Having stocks boom is the happy case, but let’s think about what life is like when stocks lag. Your portfolio hasn’t been performing as well as you’d like, and all your bonds are gone. Now your work experience is getting very stale and you’ve got a risky 100% stocks portfolio that is smaller than you were hoping. How well are you sleeping?
Let’s make this a little more concrete. Suppose Liz retires today with $750,000 and plans to spend $30,000 per year (rising with inflation). She begins with $300,000 in bonds and $450,000 in stocks (a 60/40 split), and uses Prime Harvesting.
Suppose that bonds lag inflation by a modest 0.5% per year for the next 9 years because interest rates rise a little. (This isn’t a prediction, but it doesn’t seem unlikely.) Suppose as well that stocks mildly disappoint by averaging 2% above inflation for the next 9 years. (Again, not a prediction, but doesn’t seem terribly unlikely.)
In this scenario, at the start of Liz’s tenth year of retirement she will sell the last of her bonds and draw partially on her stocks. She’s left with about $530,000 (adjusted for inflation) in stocks and is very nervous. Can she still afford to spend $30,000 per year?
Then the worst happens. Stocks crash 30% in year 10, are down another 10% in year 11, and are flat in year 12. She’s now got less than $250,000 (inflation adjusted) left. Her withdrawals are completely unsustainable. She needs to cut them in half.

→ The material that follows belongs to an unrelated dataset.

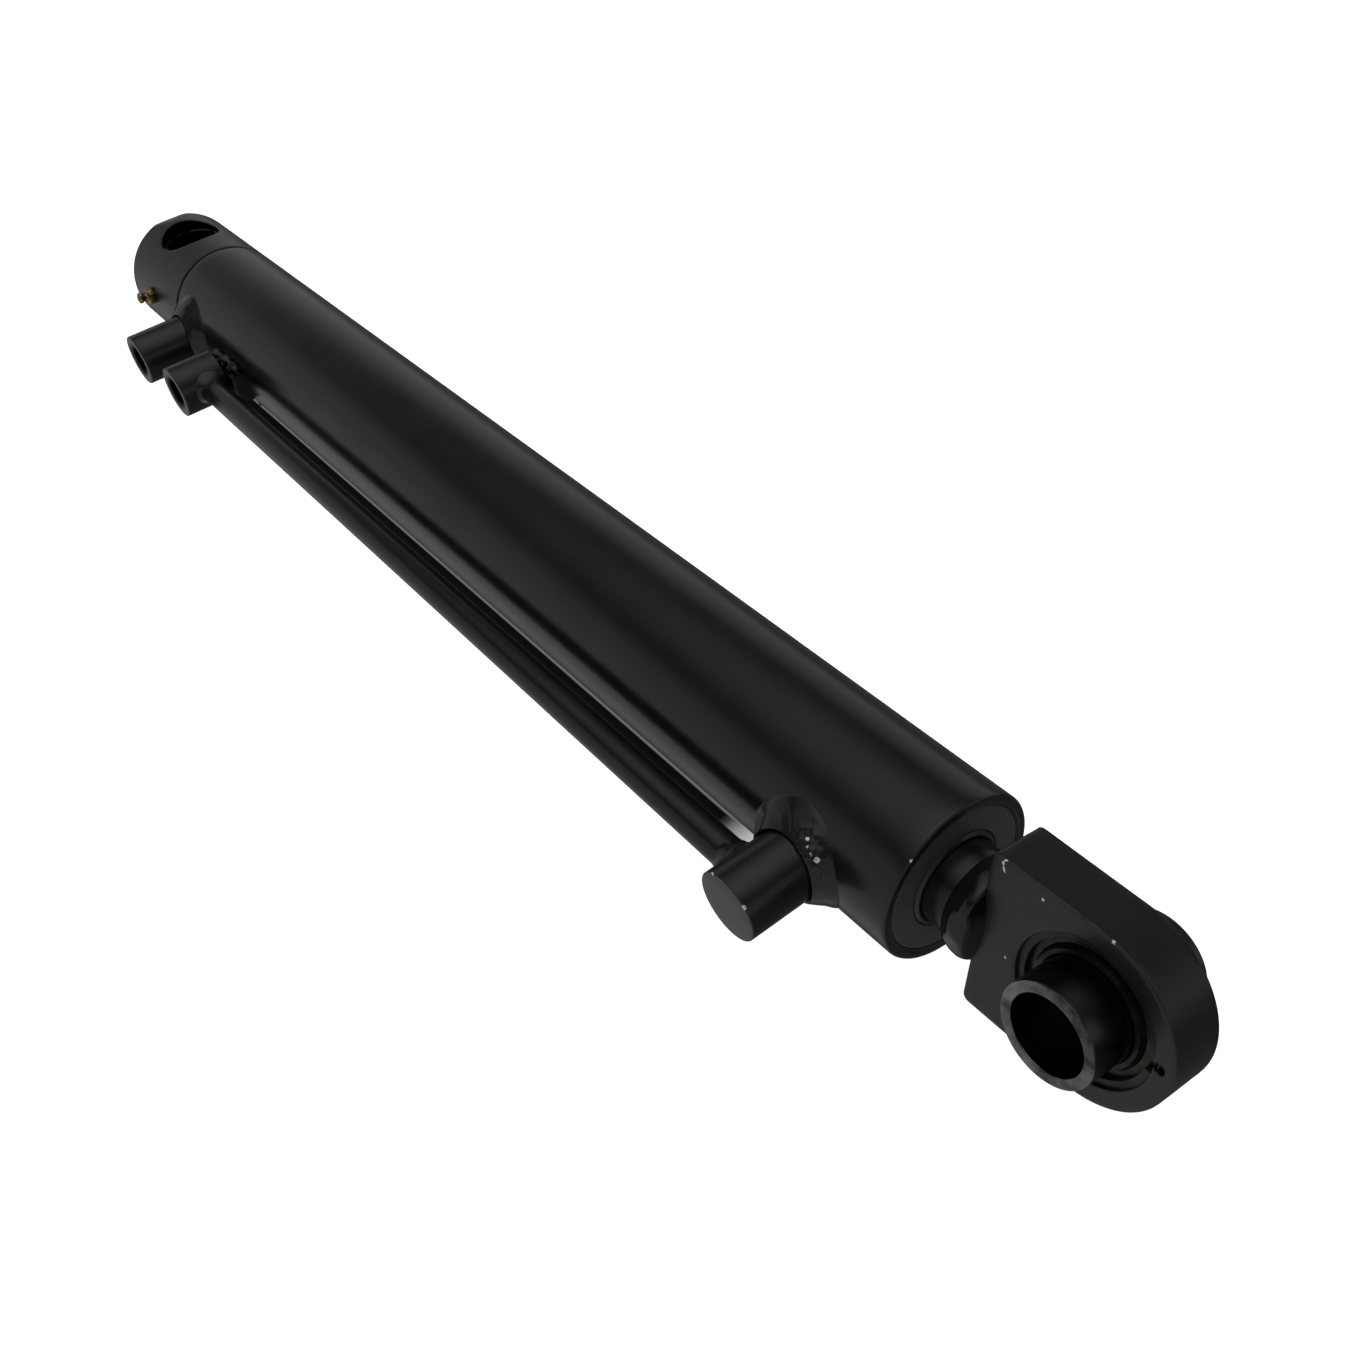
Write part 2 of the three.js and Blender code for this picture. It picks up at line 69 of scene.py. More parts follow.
# Sizes and stations of the CAD model, in millimetres.
BARREL_R = 38.1
BORE_R = 31.75
ROD_R = 19.05
PIN_R = 16
LUG_END_X = -32.8
LUG_BEVEL_DROP, LUG_BEVEL_LENGTH = 1.7, 8
LUG_BORE_R = 18.8
SEAM_X = 43.4
RIM_X = 703.8
BASE_PORT_X, ROD_PORT_X, ROD_END_BOSS_X = 63.4, 119.7, 654.6
BASE_PORT_REACH, ROD_PORT_REACH, ROD_END_BOSS_REACH = 75.6, 74.5, 73.3
ROD_PORT_INNER = 45.7
BOSS_R = 15.7
PORT_R = 9.2
PORT_MOUTH_R = 11.4
DRILLING_R = 5
TUBE_REACH = 56.1
TUBE_R = 7.4
TUBE_BORE_R = 5.4
NIPPLE_TURN = radians(10)
EYE_X = 775
EYE_TURN = radians(10.4)
EYE_WIDTH_R = 38.6
EYE_HALF = 11.9
EYE_NECK = 49.5
EYE_BORE_R = 30.2
BUSH_R, BUSH_HALF = 18.5, 31
SEAL_GAP = 0.3  # round a ring in its groove
GLAND_X, GLAND_FLANGE_X, GLAND_FACE_X = 663, 690, 703.2
GLAND_R, GLAND_FLANGE_R = 31.6, 33.05
GLAND_BORE_R = 19.35
FLANGE_SEAT_R = 33.2
LOCK_GROOVE_FROM, LOCK_GROOVE_TO = 694.8, 697.8
LOCK_GROOVE_INNER, LOCK_GROOVE_OUTER = 31.7, 34.7
WIPER_X, WIPER_TIP_X, WIPER_R = 697, 704.4, 22
PISTON_X, PISTON_END_X = 72, 112
SPINDLE_BORE_R = 14.3
ROD_START_X, ROD_END_X = 56, 725.2
NUT_X, NUT_END_X, NUT_R = 57, 71.7, 20
SLEEVE_R, SLEEVE_HALF = 20.7, 30.6
RACE_SPHERE_R, RACE_HALF = 25.65, 8
BALL_SPHERE_R, BALL_HALF = 25.35, 10.5


# Shapes: a patch is (points, quads), and a piece joins its patches into one mesh.

def patch(grid, wrap_rows=True, wrap_columns=True):
    """A patch of quads over a grid of points, which may close on itself either way."""
    rows, columns = grid.shape[:2]
    index = np.arange(rows * columns).reshape(rows, columns)
    row = np.arange(rows if wrap_rows else rows - 1)[:, None]
    column = np.arange(columns if wrap_columns else columns - 1)[None, :]
    row_after, column_after = (row + 1) % rows, (column + 1) % columns
    corners = [
        index[row, column],
        index[row_after, column],
        index[row_after, column_after],
        index[row, column_after],
    ]
    return grid.reshape(-1, 3), np.stack(corners, -1).reshape(-1, 4)


def rounded(corners, closed=True, steps=4):
    """An outline whose corners are (along, out, setback): each is a curve between the two points that
    lie setback away from it."""
    points = []
    for i, (along, out, setback) in enumerate(corners):
        here = np.array((along, out), float)
        if setback == 0 or (not closed and i in (0, len(corners) - 1)):
            points.append(here)
            continue
        ends = []
        for other in (corners[i - 1], corners[(i + 1) % len(corners)]):
            away = np.array(other[:2], float) - here
            length = np.linalg.norm(away)
            ends.append(here + away / length * min(setback, length / 2))
        for t in np.linspace(0, 1, steps + 1):
            points.append((1 - t) ** 2 * ends[0] + 2 * t * (1 - t) * here + t * t * ends[1])
    return np.array(points)


def turned(corners, sides=SIDES, wobble=None):
    """The grid of an outline turned about X. An outline that starts on the axis is open, any other
    closes on itself. wobble(along, out, angle) is added to the radius."""
    closed = corners[0][1] > 0
    outline = rounded(corners, closed)
    angle = np.arange(sides)[:, None] * tau / sides
    along = np.broadcast_to(outline[:, 0], (sides, len(outline)))
    out = np.broadcast_to(outline[:, 1], along.shape)
    if wobble:
        out = np.where(out > 0, out + wobble(along, out, angle), 0)
    return np.stack([along, out * np.cos(angle), out * np.sin(angle)], -1), closed


def lathe(corners, sides=SIDES, place=lambda grid: grid, wobble=None):
    grid, closed = turned(corners, sides, wobble)
    return patch(place(grid), True, closed)


def moved(grid, x=0, y=0, z=0):
    return grid + np.array((x, y, z), float)


def across(grid):
    """Turns +X to -Y."""
    return np.stack([grid[..., 1], -grid[..., 0], grid[..., 2]], -1)


def upright(grid):
    """Turns +X to +Z."""
    return np.stack([-grid[..., 2], grid[..., 1], grid[..., 0]], -1)


def rolled(grid, angle):
    """Turns about X, from +Y to +Z."""
    y, z = grid[..., 1], grid[..., 2]
    return np.stack([grid[..., 0], y * cos(angle) - z * sin(angle), y * sin(angle) + z * cos(angle)], -1)


def radial(station):
    return lambda grid: moved(across(grid), x=station)


def in_eye(grid):
    """From the rod eye's own frame, where -Y is its near face, to the cylinder's."""
    return moved(rolled(grid, -EYE_TURN), x=EYE_X)


def ripple(seed, *coordinates, octaves=3):
    """Smooth noise between about -1 and 1 over coordinates in radians or waves."""
    random = np.random.default_rng(seed)
    total = 0
    for octave in range(octaves):
        for _ in range(3):
            turns = random.uniform(0.6, 1.4, len(coordinates)) * 1.9**octave
            signs = random.choice((-1, 1), len(coordinates))
            phase = random.uniform(0, tau)
            wave = sum(c * t * s for c, t, s in zip(coordinates, turns, signs))
            total = total + np.sin(wave + phase) / 2.2 / 1.7**octave
    return total


def round_ripple(seed, angle, *coordinates, octaves=3, lobes=3):
    """The same, but it closes on itself round the angle."""
    return ripple(seed, lobes * np.cos(angle), lobes * np.sin(angle), *coordinates, octaves=octaves)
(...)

Stocks subsequently rise steadily for years but the damage has been done to Liz’s portfolio.
To be fair, I should point out that McClung also examines strategies for variable withdrawals to adapt to disappointing portfolio returns. However, these strategies would not significantly reduce Liz’s spending until after she is 100% in stocks and gets slammed by the 30% stock market crash.
How could McClung advocate a strategy so likely to leave retirees with 100% stock portfolios? The answer is that his extensive back-testing never encountered a scenario exactly like the one I described. By chance, even milder versions of this scenario haven’t occurred in the past.

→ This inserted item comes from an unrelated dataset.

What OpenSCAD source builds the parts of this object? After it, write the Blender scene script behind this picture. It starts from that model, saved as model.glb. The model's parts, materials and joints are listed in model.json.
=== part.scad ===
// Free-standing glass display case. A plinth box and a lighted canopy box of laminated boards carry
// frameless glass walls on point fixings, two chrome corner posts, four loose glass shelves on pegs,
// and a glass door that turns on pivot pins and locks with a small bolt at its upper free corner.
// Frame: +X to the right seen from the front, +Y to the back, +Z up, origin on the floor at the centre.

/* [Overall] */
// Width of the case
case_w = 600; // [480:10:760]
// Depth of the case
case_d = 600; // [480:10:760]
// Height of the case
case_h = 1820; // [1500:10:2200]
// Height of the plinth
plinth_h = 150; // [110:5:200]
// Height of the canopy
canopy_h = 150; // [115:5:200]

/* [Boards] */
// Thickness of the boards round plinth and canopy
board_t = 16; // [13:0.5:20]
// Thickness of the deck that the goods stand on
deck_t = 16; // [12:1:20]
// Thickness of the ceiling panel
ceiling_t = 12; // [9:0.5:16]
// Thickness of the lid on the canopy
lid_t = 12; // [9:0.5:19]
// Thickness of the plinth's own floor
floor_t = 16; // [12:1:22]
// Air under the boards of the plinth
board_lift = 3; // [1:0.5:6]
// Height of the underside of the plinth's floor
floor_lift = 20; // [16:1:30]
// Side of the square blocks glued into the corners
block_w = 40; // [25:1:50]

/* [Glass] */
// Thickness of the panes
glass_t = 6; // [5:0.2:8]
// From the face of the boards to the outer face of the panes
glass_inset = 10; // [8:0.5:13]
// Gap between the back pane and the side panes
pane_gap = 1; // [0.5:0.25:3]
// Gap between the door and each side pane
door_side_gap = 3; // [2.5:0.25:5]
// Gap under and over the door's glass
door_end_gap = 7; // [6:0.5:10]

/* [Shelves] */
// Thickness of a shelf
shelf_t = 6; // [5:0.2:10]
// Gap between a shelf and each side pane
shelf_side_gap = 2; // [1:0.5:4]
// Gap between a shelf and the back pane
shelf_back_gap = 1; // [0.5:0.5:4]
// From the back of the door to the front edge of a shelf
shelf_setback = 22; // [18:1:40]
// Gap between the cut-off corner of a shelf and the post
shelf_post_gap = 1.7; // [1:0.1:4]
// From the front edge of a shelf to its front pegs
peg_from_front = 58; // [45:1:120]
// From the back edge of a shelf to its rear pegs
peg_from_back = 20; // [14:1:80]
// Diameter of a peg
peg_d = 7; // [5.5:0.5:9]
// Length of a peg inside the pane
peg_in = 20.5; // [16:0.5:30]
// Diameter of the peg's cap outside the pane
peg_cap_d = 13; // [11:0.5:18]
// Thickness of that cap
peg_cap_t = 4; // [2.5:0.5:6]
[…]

McClung says that historical market data represents “known risk” and that returns outside the historical data is “speculative risk.” He would classify the scenario I described as a speculative risk. Despite the fact that McClung demonstrates a strong understanding of the risks of data mining, I believe his recommendations suffer from data mining.
To understand data mining, think of the example of trying to raise a teenager. Good strategies involve understanding what they’re going through. But if you look to the past and develop strategies taking into account drive-in movies and sock hops, then you’re guilty of data mining. You’ve over-fitted your strategy to the past and it won’t work today.

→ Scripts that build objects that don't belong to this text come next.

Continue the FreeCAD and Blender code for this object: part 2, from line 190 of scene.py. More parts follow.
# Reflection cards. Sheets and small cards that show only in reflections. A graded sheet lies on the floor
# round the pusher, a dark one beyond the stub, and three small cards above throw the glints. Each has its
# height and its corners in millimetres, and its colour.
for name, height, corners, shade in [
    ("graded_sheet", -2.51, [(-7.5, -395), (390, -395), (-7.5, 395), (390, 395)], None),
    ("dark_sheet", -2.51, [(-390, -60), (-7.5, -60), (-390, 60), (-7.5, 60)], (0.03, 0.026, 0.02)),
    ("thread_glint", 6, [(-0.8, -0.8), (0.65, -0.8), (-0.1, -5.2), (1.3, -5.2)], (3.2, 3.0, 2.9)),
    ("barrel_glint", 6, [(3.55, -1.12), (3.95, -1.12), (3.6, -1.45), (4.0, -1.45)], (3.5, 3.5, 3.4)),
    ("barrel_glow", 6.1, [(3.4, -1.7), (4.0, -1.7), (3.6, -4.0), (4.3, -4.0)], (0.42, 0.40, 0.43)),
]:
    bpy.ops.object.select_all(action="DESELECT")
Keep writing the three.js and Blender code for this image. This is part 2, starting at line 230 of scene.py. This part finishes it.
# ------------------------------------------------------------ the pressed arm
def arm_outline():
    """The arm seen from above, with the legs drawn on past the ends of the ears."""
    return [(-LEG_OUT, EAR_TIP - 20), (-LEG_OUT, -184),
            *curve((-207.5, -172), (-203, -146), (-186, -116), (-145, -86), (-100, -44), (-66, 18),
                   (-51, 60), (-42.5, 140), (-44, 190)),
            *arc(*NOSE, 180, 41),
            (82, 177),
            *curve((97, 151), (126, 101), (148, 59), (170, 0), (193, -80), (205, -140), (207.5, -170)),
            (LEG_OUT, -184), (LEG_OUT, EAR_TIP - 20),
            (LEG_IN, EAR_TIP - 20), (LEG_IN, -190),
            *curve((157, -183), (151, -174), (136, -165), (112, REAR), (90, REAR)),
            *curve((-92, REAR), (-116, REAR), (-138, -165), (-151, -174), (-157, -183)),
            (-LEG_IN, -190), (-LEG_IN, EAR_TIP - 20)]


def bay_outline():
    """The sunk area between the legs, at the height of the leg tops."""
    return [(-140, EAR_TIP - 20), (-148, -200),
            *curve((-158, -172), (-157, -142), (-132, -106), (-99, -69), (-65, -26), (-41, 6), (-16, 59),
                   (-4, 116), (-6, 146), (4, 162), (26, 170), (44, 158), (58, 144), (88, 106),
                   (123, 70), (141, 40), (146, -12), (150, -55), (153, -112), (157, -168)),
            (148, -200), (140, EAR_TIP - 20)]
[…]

When it comes to testing financial ideas, it’s difficult to tell when you’re guilty of data mining. I can’t prove that McClung is guilty, and he can’t prove he isn’t. However, I don’t think my example of Liz’s retirement is all that unlikely. All it takes is a period of at most modest stock growth following by a crash.
If the leaves on a tree represent each historical return pattern we’ve experienced, then speculative risk comes from the possibility that your retirement will have a return pattern that is outside the tree’s boundaries. However, I believe that return patterns that cause problems for Prime Harvesting exist within the tree’s boundaries, but at places where is currently no leaf. In other words, there are return patterns that cause problems for Prime Harvesting, but are well within the character of past returns.
All this said, I’m a fan of McClung’s rigorous approach to looking for real evidence to back up retirement advice. The challenge is to define what is a reasonable range of likely future stock and bond return patterns. In my opinion, McClung is clinging too closely to historical returns. We simply have far too short a history of returns to say that we’ve seen all there is to see. Even seemingly inconsequential differences from historical returns can give big problems for Prime Harvesting.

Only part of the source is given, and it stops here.